We therefore conclude that appellant used an impermissible and unsatisfactory accounting method which failed to reflect income accurately. Accordingly, the trial court did not err in upholding the rejection of appellant’s 1976 and 1977 tax returns.
Ill
After the trial court issued its findings of fact and conclusions of law, appellant moved for a further hearing to establish its right to a retroactive bad debt allowance for the tax years in question. The trial court denied the motion. Appellant contends that this denial was an abuse of the court’s discretion.
As the District correctly points out, appellant had three years from the time of payment to file an amended tax return with the Department of Finance and Revenue, but it failed to do so.6 Appellant had no right to amend any return after the three-year period had expired. Accordingly, appellant’s 1981 motion to reopen its 1976 and 1977 tax returns to include a bad debt allowance was properly denied as untimely.7
Affirmed.
. D.C.Code § 47-1561 (1973), which governs this case, is substantially the same as D.C.Code § 47-1804.1 (1981).

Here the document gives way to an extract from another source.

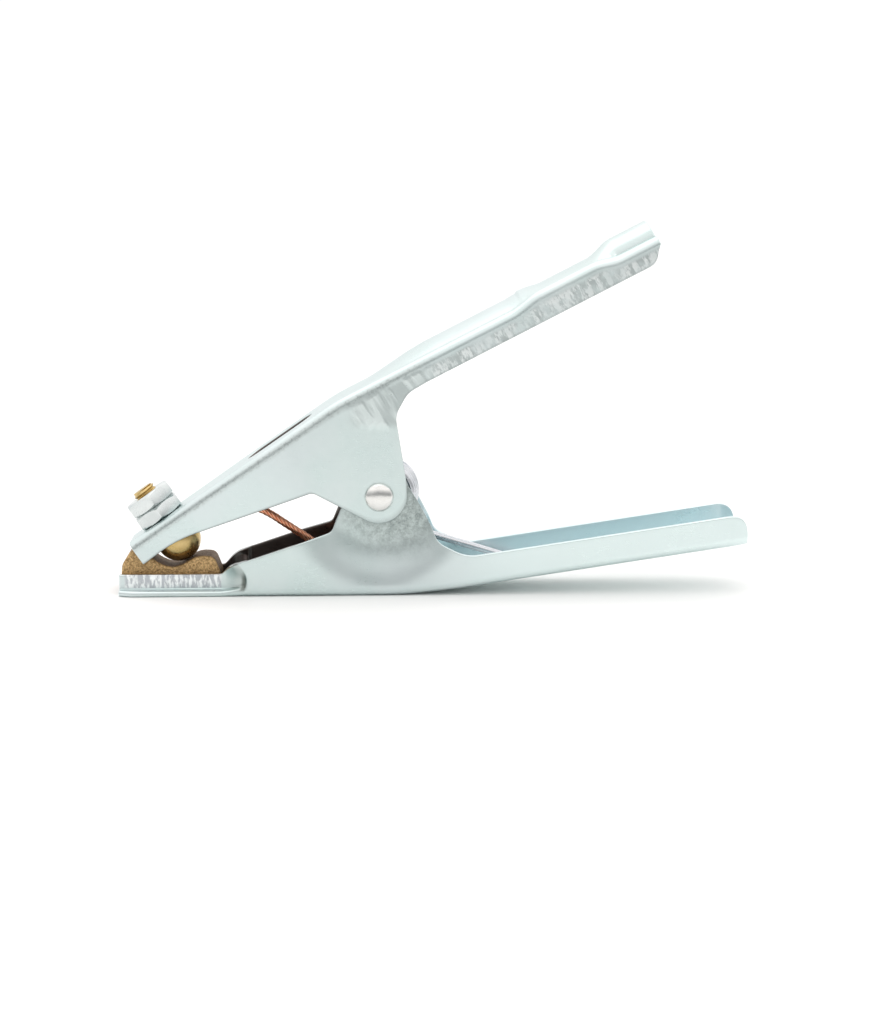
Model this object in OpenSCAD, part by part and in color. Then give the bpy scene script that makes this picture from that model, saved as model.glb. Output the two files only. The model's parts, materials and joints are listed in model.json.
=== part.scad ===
/* [Arms] */
// Outer width of the lower channel
lower_w = 30; // [28:0.5:36]
// Thickness of the pressed sheet of both arms
sheet_t = 1.8; // [1.5:0.1:2.2]
// Outer radius of the long bends between web and walls
bend_r = 2.8; // [2.4:0.1:3.5]
// Outer width across the ears of the lower arm
lower_ear_w = 23.6; // [21:0.2:25]
// Gap between the lower ears and the upper ears on each side
ear_gap = 0.3; // [0.2:0.05:0.6]
// Outer width of the upper jaw at its tip
jaw_tip_w = 20; // [19.5:0.5:23]
// Height of the pivot axis above the resting plane
pivot_z = 33; // [32.5:0.1:34]
// Length of the lower handle, pivot axis to end
lower_reach = 122.4; // [102:0.2:147]
// Length of the upper handle along X, pivot axis to end
upper_reach = 91; // [76:0.2:110]

/* [Jaws] */
// Diameter of the contact ball
ball_d = 14.6; // [12:0.1:14.6]
// Width of the contact pad
pad_w = 13; // [10:0.5:13.5]
// Thread diameter of the ball stud
stud_d = 8; // [6:0.5:8.5]
// Width across flats of the stud nuts
nut_flats = 15.5; // [13:0.5:17]
// Thickness of one stud nut
nut_h = 4.8; // [3.8:0.1:5.8]
// Bare thread above the outer nut
stud_proud = 2.1; // [1.5:0.1:8]

/* [Pivot] */
// Shank diameter of the pivot rivet
rivet_d = 6; // [5:0.25:7]
// Head diameter of the pivot rivet
rivet_head_d = 9.6; // [8.5:0.1:11]
// Running clearance of the rivet in its holes, on the radius
rivet_clear = 0.05; // [0.03:0.01:0.09]
// Outer diameter of the spring sleeve
sleeve_d = 12.8; // [10:0.2:12.8]
// Wire diameter of the torsion spring
wire_d = 2.5; // [2:0.1:2.6]
// Mean diameter of the spring coil
coil_d = 20.4; // [20:0.1:20.8]
// Number of whole turns in the coil
coil_turns = 6; // [4:1:6]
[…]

. D.C.Code § 47-1561e (1973), which governs this case, is substantially the same as D.C.Code § 47-1804.6 (1981).
. In Liebes the court was faced with the question of when certain items of income (money judgments in several law suits) had accrued so as to require inclusion in gross income.
. The issue of the uncollectibility of a business debt is a factual one, 2 J. Mertens, Law of Federal Income Taxation § 12.75 (1982), which the trial court has already resolved against appellant. Accordingly, this court’s review is limited to whether the trial court’s finding was clearly erroneous or without evidence to support it. District of Columbia v. National Bank of Washington, 431 A.2d 1, 3 (D.C.1981); D.C. Code § 17-305(a) (1981). In light of our discussion, we cannot say that the trial court erred in its finding.
. The statutory provision construed by the court in Hygienic Products, 26 U.S.C. § 41 (1934), is substantially the same as D.C.Code § 47-1561 (1973) and D.C.Code § 47-1804.1 (1981).
. D.C.Code § 47-1586j(a) (1973) (now D.C. Code § 47-1812.11(a)(2) (1981)) provides in pertinent part:
No such credit or refund shall be allowed after three years from the time the tax was paid unless before the expiration of such period a claim therefor is filed by the taxpayer, and no tax or part thereof which the Assessor may determine to have been an overpayment shall be refunded after the period prescribed therefor in the Act appropriating the funds from which such refund would otherwise be made.
Appellant failed to file a claim for a credit or refund or to amend its 1976 and 1977 returns within the three-year period.
.Of course, appellant is not precluded from claiming a bad debt deduction in the year in which the debt becomes wholly or partially worthless. See D.C.Code § 47-1803.3(a)(5) (1981).